- The Centrality of Islands and Taiwan as Method
In a groundbreaking essay, "Our Sea of Islands," Epeli Hau'ofa asks us to reorient our sense of geographic scale. Instead of regarding islands in the Pacific as small, isolated, and underdeveloped, he offers an alternative vision of Oceania as vast, interconnected through land, water, storytelling, and cosmology. Even though this American Quarterly forum asks us to focus on a relatively tiny island where I happened to be born, the authors are similarly asking us to reconsider how Taiwan has and continues to play a central role in geopolitical struggles and serves as a site for alternative political imaginaries.
Paying attention to Taiwan builds on significant intellectual queries within American studies, namely, the foregrounding of US Empire, militarism, and settler colonialism across the Pacific. This focus on water and islands respatializes the geographic scope of "American" studies beyond the continent and beyond the states. In addition, the attentiveness to Indigeneity challenges the predominant focus on immigration across the Pacific and brings awareness to Asian forms of settler colonialism throughout the Oceanic world.
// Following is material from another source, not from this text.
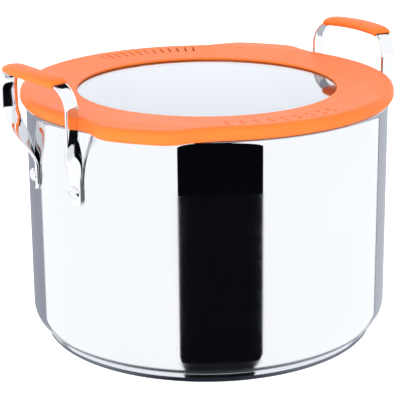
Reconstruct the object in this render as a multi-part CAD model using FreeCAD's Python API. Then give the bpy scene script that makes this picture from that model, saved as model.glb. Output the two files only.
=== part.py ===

Wendy Cheng and Yukari Yoshihara revisit the significance of Taiwan during the Cold War. As the island where the Republic of China (ROC) fled in the aftermath of the Chinese civil war and the creation of the People's Republic of China (PRC) on the mainland, Taiwan became a central site in which the US partnered with anticommunist Chinese allies to fight the Cold War.
Cheng illuminates how the battle for the hearts and minds of Third World peoples took place globally. The security states of the US and ROC exerted their collective reach to contain dissident international students across national borders, gifting/enforcing the academic freedom of "silence." She also points out how the globality of student networks enabled resistance as protestors sought to make visible and condemn the treatment of political prisoners. This story is not unique, given the more recognized surveillance of Vietnamese students. Yet it is striking that Taiwan, arguably the first site of the Asian Cold War battleground (before Korea and Viet Nam) has received so little academic or public attention from scholars invested in understanding Third World Liberation. [End Page 379] Political repression of students from Taiwan never aroused the same scale of protests that the US War in Viet Nam inspired, but these protests did in fact occur concurrently and perhaps influenced and overlapped with one another. It seems particularly important to understand how the Cold War machinations surrounding the ROC are part of a broader US–Asia–Pacific Cold War strategy as well as how the protests against these development are also part of a global phenomenon of resistance.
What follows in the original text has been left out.